No doubt you’ve engaged in calistenics exercises a lot, probably without even realising it. Pushups, lunges, squats, chin-ups and situps are all examples. Like weight training, calisthenics is technically a type of strength training.


Benefits of Calisthenics

If you’re wondering whether to do more calisthenics exercises, here are some of the benefits:


Because you’re only using your bodyweight, calisthenics exercises are very easy to do wherever you are.  As long as you have enough space to do the exercises, you’re good to go.


What do you need in terms of calisthenics equipment? This is the great thing about calisthenics – you can do it without any equipment whatsoever. This is a big plus point compared to weight training, which often needs gym equipment.

Improves balance

Using your bodyweight means that calisthenics exercises can improve your balance and coordination.

Can work multiple muscle groups at the same time

Calisthenics exercises can work several muscle groups simultaneously so it’s great for a full-body workout. This can burn more calories and increase muscle definition.

Less chance of injury

One of the downsides of weight training is the potential to injure yourself if your form isn’t right. Calisthenics is generally less risky and can be done by almost anyone, but you still need to have the right form.

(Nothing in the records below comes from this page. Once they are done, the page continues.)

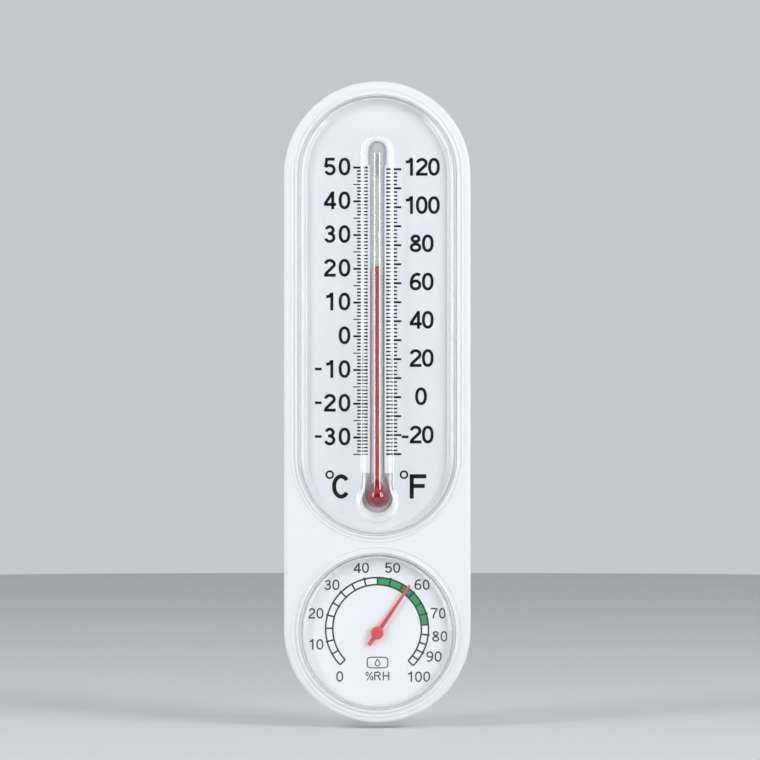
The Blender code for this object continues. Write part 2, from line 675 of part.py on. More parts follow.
def tapered_bar(name, length, root_half, end_half, back, front):
    """A flat arm that starts on the axis and narrows away from it."""
    bm = bmesh.new()
    bmesh.ops.create_cube(bm, size=1)
    for vert in bm.verts:
        far = vert.co.z > 0
        half = end_half if far else root_half
        vert.co.x = math.copysign(half, vert.co.x)
        vert.co.z = length if far else 0
        vert.co.y = -back if vert.co.y > 0 else -front
    return mesh_from(bm, name)


def pointer():
    hub = arc((HUB_R - HUB_ROUND, HUB_FRONT - HUB_ROUND), HUB_ROUND, 90, 0, 4)
    hub = [(0, HUB_FRONT)] + hub + [(HUB_R, HUB_BACK), (0, HUB_BACK)]
    piece = turned_part("pointer", hub, RED_PAINT, DIAL_AXIS, MID_STEPS)
    piece.rotation_euler = (math.pi / 2, POINTER_TILT, 0)
    holder = new_empty("pointer_direction", (0, 0, 0), DIAL_AXIS)
    holder.rotation_euler = (0, POINTER_TILT, 0)
    arm_back = HUB_BACK + GAP
    arm_front = arm_back + ARM_THICK
    arm = tapered_bar("pointer_arm", POINTER_REACH, ARM_ROOT_HALF, ARM_TIP_HALF, arm_back, arm_front)
    join(piece, add_cutter("pointer_arm", arm, holder))
    tail = tapered_bar("pointer_tail", POINTER_TAIL, ARM_ROOT_HALF, ARM_ROOT_HALF, arm_back, arm_front)
    tail_cutter = add_cutter("pointer_tail", tail, holder)
    tail_cutter.rotation_euler = (0, math.pi, 0)
    join(piece, tail_cutter)
    bore = post("pointer_bore", SHAFT_R + RUNNING_FIT, HUB_BACK - PAST, SHAFT_FRONT + RUNNING_FIT, 0, 0)
    cut(piece, add_cutter("pointer_bore", bore, DIAL_AXIS))


def build():
    front_case()
    back_cover()
    cover_screws()
    scale_plate()
    scale_window()
    tube_carrier()
    glass_tube()
    spirit()
    dial_lens()
    dial_plate()
    movement_bridge()
    bridge_screws()
    bushes_and_collet()
    humidity_coil()
    coil_anchor()
    pointer_shaft()
    pointer()


build()
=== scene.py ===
import math

import bmesh
import bpy
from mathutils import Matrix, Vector


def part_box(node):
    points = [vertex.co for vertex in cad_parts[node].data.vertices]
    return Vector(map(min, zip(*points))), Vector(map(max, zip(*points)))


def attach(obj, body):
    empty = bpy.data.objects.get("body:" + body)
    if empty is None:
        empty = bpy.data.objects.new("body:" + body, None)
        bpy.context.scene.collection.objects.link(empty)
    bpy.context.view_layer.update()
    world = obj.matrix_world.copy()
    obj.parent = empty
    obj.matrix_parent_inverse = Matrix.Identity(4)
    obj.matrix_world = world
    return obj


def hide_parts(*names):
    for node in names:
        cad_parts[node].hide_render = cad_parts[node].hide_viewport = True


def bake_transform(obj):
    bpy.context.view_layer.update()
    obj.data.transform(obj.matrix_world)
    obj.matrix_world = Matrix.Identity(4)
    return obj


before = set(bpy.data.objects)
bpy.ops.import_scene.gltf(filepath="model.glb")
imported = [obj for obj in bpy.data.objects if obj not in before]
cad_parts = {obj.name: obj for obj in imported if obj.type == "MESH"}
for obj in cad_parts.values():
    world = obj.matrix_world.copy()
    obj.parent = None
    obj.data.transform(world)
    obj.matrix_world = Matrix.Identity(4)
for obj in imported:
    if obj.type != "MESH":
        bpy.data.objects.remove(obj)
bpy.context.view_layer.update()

MM = 0.001
ROOT = "instrument"
MERGE = 0.00001

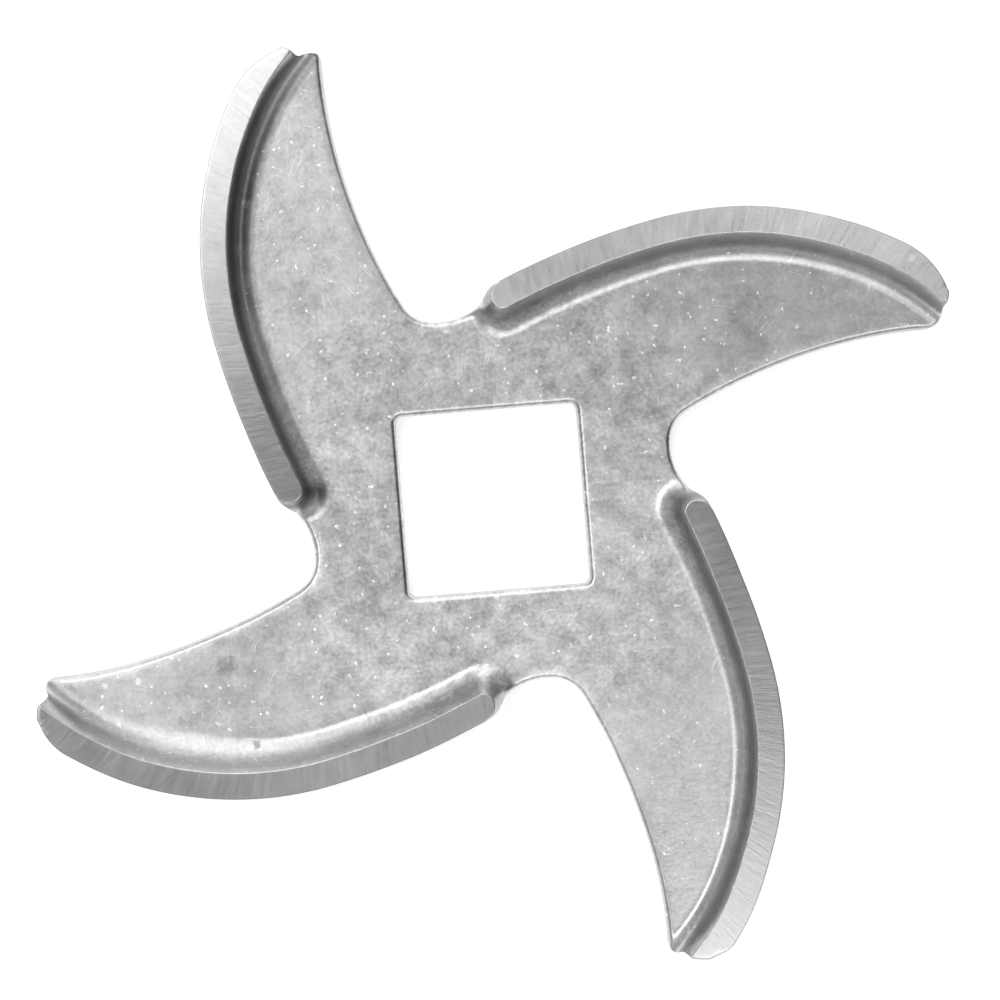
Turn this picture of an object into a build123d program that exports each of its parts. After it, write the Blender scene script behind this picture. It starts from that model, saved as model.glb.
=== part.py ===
from build123d import *

# Meat grinder knife, pressed from one piece of stainless sheet.
#
# The hub and the four swept arms lie flat. Along each arm's leading edge the sheet is
# drawn up into a leaning wall, and the four walls are ground flat on top, which makes
# the cutting bands. The square hole takes the square of the feed screw. Seen from the
# cutting side, the knife turns anticlockwise.
#
# The origin is on the axis at the underside, +Z points to the cutting side, and the
# sides of the square lie along X and Y.

import os
from math import cos, radians, sqrt, tan

# ---------------------------------------------------------------------------
# Driving dimensions, in millimetres and degrees
# ---------------------------------------------------------------------------
arms = 4
knife_diameter = 47.0  # circle that the arm tips are turned to
knife_height = 3.25  # underside to cutting plane
sheet = 1.2  # thickness of the sheet
arm_turn = -4.7  # first arm's own axis, measured from +X
arm_length = 21.2  # axis to an arm's squared-off end

# Drawn walls
wall_draft = 16.0  # lean of a wall from upright
bend_radius = 0.9  # inside the bend between floor and wall

# Square hole
drive_square = 8.6
drive_corner_radius = 0.35
roll_radius = 0.25  # rounding that the punch leaves round the entry side

# Leading edge at the cutting plane, for an arm that lies along +X: two tangent arcs
crest_along = 12.0  # furthest-out point of the tip arc, along the arm
crest_out = 13.75  # and its distance from the arm's axis
tip_arc_radius = 16.3
root_arc_radius = 37.5
arc_joint_along = 7.4  # where the two arcs meet, along the arm
edge_start_back = 0.17  # how far behind the knife's axis the leading edge starts

# Root of a wall, where it turns away from the leading edge
root_corner_along = 0.17
root_corner_radius = 0.7
rim_corner_radius = 0.3  # the same corner on the outer side
side_angle = 20.0  # the turned-away wall, measured from square to the arm

# Trailing edge, notch and the rising edge that joins the hub to the next wall
heel_out = 8.07  # from an arm's axis to its trailing corner
trailing_radius = 25.0
hub_half_width = 8.4
notch_radius = 1.72
notch_back = 2.815  # how far behind the knife's axis the notch's centre lies
shoulder_radius = 3.3
shoulder_turn = 42.0
dip_radius = 1.0
crown_radius = 1.2
edge_break = 0.2  # bevel along the upper side of those edges

# Corners of an arm's end
heel_radius = 0.55
nose_radius = 2.28

# ---------------------------------------------------------------------------
# Values worked out from them
# ---------------------------------------------------------------------------
pitch = 360 / arms
wall_lean = tan(radians(wall_draft))
band_width = sheet / cos(radians(wall_draft))
pocket_depth = knife_height - sheet
knife_radius = knife_diameter / 2

pan_end = arm_length + sheet  # how far the walls run on before an arm's end is cut
side_run = knife_radius / 4  # how far a turned-away wall runs on into the gap
clear = knife_radius + sheet  # just outside the blank

tip_centre = Vector(crest_along, crest_out - tip_arc_radius)


def point_on_arc(centre, radius, along):
    """The outward side of a circle at this distance along the arm."""
    return Vector(along, centre.Y + sqrt(radius**2 - (along - centre.X) ** 2))


def circles_meet(centre_a, radius_a, centre_b, radius_b):
    """The crossing of two circles on the right, looking from the first to the second."""
    between = centre_b - centre_a
    apart = between.length
    run = (apart**2 + radius_a**2 - radius_b**2) / (2 * apart)
    rise = sqrt(radius_a**2 - run**2)
    along = between.normalized()
    return centre_a + along * run + along.rotate(Axis.Z, -90) * rise


arc_joint = point_on_arc(tip_centre, tip_arc_radius, arc_joint_along)
root_centre = arc_joint + (tip_centre - arc_joint).normalized() * root_arc_radius

# The turned-away wall, seen in plan
root_corner = point_on_arc(root_centre, root_arc_radius - band_width, root_corner_along)
side_direction = Vector(0, 1).rotate(Axis.Z, side_angle)
side_inward = side_direction.rotate(Axis.Z, 90)


def on_every_arm(shapes, point):
    """Those of the shapes that lie nearest to this point of each arm."""
    turns = [arm_turn + index * pitch for index in range(arms)]
    return [shapes.sort_by_distance(point.rotate(Axis.Z, turn))[0] for turn in turns]


def draw_pan(depth, inset, corner_radius, fold_radius):
    """Pan drawn down from the cutting plane, with its lower edges folded round.

    At the top it is set in from the leading edges by the inset. Only its stretches along
    the leading edges and round their roots become walls: the sides between them lie in
    the gaps that are blanked out later. Its outline runs clockwise round each arm, which
    makes the tapered extrusion go down from the sketch.
    """
    root_arc = root_arc_radius - inset
    tip_arc = tip_arc_radius - inset

    # Where the turned-away wall crosses the root arc
    side_start = root_corner + side_inward * (inset - band_width)
    from_centre = side_start - root_centre
    back = from_centre.dot(side_direction)
    step = -back + sqrt(back**2 - from_centre.dot(from_centre) + root_arc**2)
    root = side_start + side_direction * step

    joint = tip_centre + (arc_joint - tip_centre).normalized() * tip_arc
    end = point_on_arc(tip_centre, tip_arc, pan_end)
    next_root = root.rotate(Axis.Z, -pitch)
    side_end = next_root + side_direction.rotate(Axis.Z, -pitch) * side_run

    with BuildSketch(Plane.XY.offset(knife_height)) as outline:
        with BuildLine():
            RadiusArc(root, joint, root_arc)
            RadiusArc(joint, end, tip_arc)
            Polyline(end, (pan_end, side_end.Y), side_end, next_root, (0, 0), root)
        arm_share = make_face(mode=Mode.PRIVATE)
        with PolarLocations(0, arms, start_angle=arm_turn):
            add(arm_share)
        fillet(on_every_arm(outline.vertices(), root), corner_radius)

    with BuildPart(mode=Mode.PRIVATE) as pan:
        extrude(outline.sketch, amount=depth, taper=wall_draft)
        # The fold follows on from the tip arcs round the whole of each wall
        lower_arcs = pan.faces().sort_by(Axis.Z)[0].edges().filter_by(GeomType.CIRCLE)
        fillet(lower_arcs.sort_by(SortBy.LENGTH)[-arms:], fold_radius)
    return pan.part


# ---------------------------------------------------------------------------
# Gap between an arm's leading edge and the trailing edge of the arm ahead
# ---------------------------------------------------------------------------
heel = Vector(arm_length, heel_out)
heel_ahead = heel.rotate(Axis.Z, pitch)
notch_centre = Vector(-notch_back, hub_half_width + notch_radius)
trailing_centre = circles_meet(
    notch_centre, trailing_radius - notch_radius, heel_ahead, trailing_radius
)
notch_bottom = notch_centre - Vector(0, notch_radius)
notch_end = trailing_centre + (notch_centre - trailing_centre).normalized() * trailing_radius

crown = point_on_arc(root_centre, root_arc_radius, -edge_start_back)
leading_far = point_on_arc(tip_centre, tip_arc_radius, clear)
trailing_back = sqrt(trailing_radius**2 - (clear - trailing_centre.Y) ** 2)
trailing_far = Vector(trailing_centre.X - trailing_back, clear)

with BuildSketch() as gap:
    with BuildLine():
        shoulder = JernArc(notch_bottom, (1, 0), shoulder_radius, shoulder_turn)
        dip = shoulder @ 1
        Line(dip, crown)
        RadiusArc(crown, arc_joint, root_arc_radius)
        RadiusArc(arc_joint, leading_far, tip_arc_radius)
        Polyline(leading_far, (clear, clear), trailing_far)
        RadiusArc(trailing_far, notch_end, -trailing_radius)
        RadiusArc(notch_end, notch_bottom, -notch_radius)
    make_face()
    fillet(gap.vertices().sort_by_distance(crown)[0], crown_radius)
    fillet(gap.vertices().sort_by_distance(dip)[0], dip_radius)

# ---------------------------------------------------------------------------
# Blank: the knife's outline in plan
# ---------------------------------------------------------------------------
# The nose is where the leading edge runs out to the turned circle, or to the arm's end
# where that comes first. Its rounding leaves room for the heel's on a narrow end.
end_corner = point_on_arc(tip_centre, tip_arc_radius, arm_length)
nose = circles_meet(tip_centre, tip_arc_radius, Vector(0, 0), knife_radius)
if end_corner.length < knife_radius:
    nose = end_corner
nose_rounding = min(nose_radius, (end_corner - heel).length - heel_radius)

with BuildSketch() as blank:
    Circle(knife_radius)
    with PolarLocations(0, arms, start_angle=arm_turn):
        add(gap.sketch, mode=Mode.SUBTRACT)
    with PolarLocations(arm_length, arms, start_angle=arm_turn):
        Rectangle(
            knife_radius,
            knife_diameter,
            align=(Align.MIN, Align.CENTER),
            mode=Mode.SUBTRACT,
        )
    fillet(on_every_arm(blank.vertices(), heel), heel_radius)
    fillet(on_every_arm(blank.vertices(), nose), nose_rounding)

# ---------------------------------------------------------------------------
# Knife
# ---------------------------------------------------------------------------
outside = draw_pan(knife_height, 0, rim_corner_radius, bend_radius + sheet)
pocket = draw_pan(pocket_depth, band_width, root_corner_radius, bend_radius)

with BuildSketch() as drive:
    Rectangle(drive_square, drive_square)
    fillet(drive.vertices(), drive_corner_radius)

with BuildPart() as knife:
    add(outside)
    add(pocket, mode=Mode.SUBTRACT)
    extrude(blank.sketch, amount=knife_height, mode=Mode.INTERSECT)
    extrude(drive.sketch, amount=sheet, mode=Mode.SUBTRACT)
    floor = knife.faces().filter_by(Axis.Z).group_by(Axis.Z)[1][0]
    fillet(floor.inner_wires()[0].edges(), roll_radius)
    # The bevel follows on from each notch along the trailing edge and the shoulder
    floor = knife.faces().filter_by(Axis.Z).group_by(Axis.Z)[1][0]
    chamfer(on_every_arm(floor.outer_wire().edges(), notch_bottom), edge_break)

knife.part.label = "knife"

os.makedirs("parts", exist_ok=True)
export_step(knife.part, "parts/knife.step")
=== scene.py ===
from math import atan2, ceil, cos, hypot, pi, radians, sin, sqrt, tan

import bpy
import numpy as np
from mathutils import Matrix, Vector
from mathutils.geometry import delaunay_2d_cdt


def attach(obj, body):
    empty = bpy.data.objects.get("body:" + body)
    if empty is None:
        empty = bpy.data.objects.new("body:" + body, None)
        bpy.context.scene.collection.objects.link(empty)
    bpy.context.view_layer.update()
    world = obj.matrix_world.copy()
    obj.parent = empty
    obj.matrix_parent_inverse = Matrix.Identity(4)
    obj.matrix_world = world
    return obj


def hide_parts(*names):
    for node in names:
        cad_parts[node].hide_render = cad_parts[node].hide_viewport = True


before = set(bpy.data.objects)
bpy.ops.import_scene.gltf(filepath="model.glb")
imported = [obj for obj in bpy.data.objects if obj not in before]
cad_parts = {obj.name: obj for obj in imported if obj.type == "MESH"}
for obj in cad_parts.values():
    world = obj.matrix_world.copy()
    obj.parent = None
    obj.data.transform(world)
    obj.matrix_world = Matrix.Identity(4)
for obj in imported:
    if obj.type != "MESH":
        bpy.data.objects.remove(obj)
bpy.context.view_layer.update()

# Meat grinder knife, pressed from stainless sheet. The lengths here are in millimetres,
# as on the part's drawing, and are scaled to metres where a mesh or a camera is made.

MM = 0.001

# ---------------------------------------------------------------------------
# The part's drawing
# ---------------------------------------------------------------------------
ARMS = 4
KNIFE_RADIUS = 23.5
KNIFE_HEIGHT = 3.25
SHEET = 1.2
ARM_TURN = radians(-4.7)
WALL_DRAFT = radians(16)
BEND_RADIUS = 0.9
DRIVE_SQUARE = 8.6
DRIVE_CORNER_RADIUS = 0.35

TIP_CENTRE = np.array((12.0, -2.55))
TIP_ARC_RADIUS = 16.3
ROOT_ARC_RADIUS = 37.5
ARC_JOINT_ALONG = 7.4
EDGE_START_ALONG = -0.17

ROOT_CORNER_ALONG = 0.17
SIDE_ANGLE = radians(20)

TRAILING_RADIUS = 25.0
TRAILING_CENTRE = np.array((22.5, -16.9))
HUB_HALF_WIDTH = 8.4
NOTCH_RADIUS = 1.72
SHOULDER_RADIUS = 3.3
SHOULDER_TURN = radians(42)
DIP_RADIUS = 1.0
CROWN_RADIUS = 1.2

PITCH = 2 * pi / ARMS

# ---------------------------------------------------------------------------
# How the pressed knife departs from its drawing
# ---------------------------------------------------------------------------
RIGHT, TOP, LEFT, BOTTOM = range(ARMS)  # the arms as the photograph shows them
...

Calisthenics for Beginners 

Not sure where to start with calisthenics?

Try these exercises to get you started:

  • Walking lunges
  • Sit-ups
  • Push-ups
  • Burpees
  • Crunches
  • Mountain climbers
  • Box jumps


Benefits of Weight Training

Weight training has several benefits and they’re not solely linked to muscle growth:

Isolates muscle groups

Weight training targets one muscle group at a time. This is great if you want to focus on building muscle in certain parts of your body.

Builds muscle

If you’re looking to build muscle, it’s hard to beat weight training. When you’re lighting weights, your muscles become damaged, break down and have to repair themselves. It’s this process that leads to muscle growth.

Easier to see your progress

The progress made in weight training is much more obvious compared to calisthenics. You know when your lifting is progressing as you’ll be able to lift heavier weights. There’s no ceiling for how far you can go whereas you can hit a plateau with calisthenics as there’s only so much resistance you can create from your own body weight.

Keeps your metabolism higher for longer

Weight training can be surprisingly good for burning fat. Muscle growth can increase your basal metabolic rate (the number of calories you burn while you’re at rest), which means you can keep burning calories after you’ve finished your weight training workout.


Calisthenics Vs Weight Training 

Weight training usually uses free weights or weight machines. These create external resistance and help to build stronger muscles. The amount that you can lift isn’t tied to your bodyweight.

Calisthenics is very different. There’s no equipment involved and it’s also known as bodyweight training as it’s your body that creates resistance. You’re using your body strength to do this rather than using equipment to create resistance.

Which one is better? That depends on your aims. If you want to get fitter and a little bit stronger too, calisthenics can work well. But if building muscle is your biggest goal, weight lifting is your friend.

It’s not necessarily a choice between the two. It’s possible to combine them through weighted calisthenics, especially if you want the benefits of calisthenics with added muscle definition.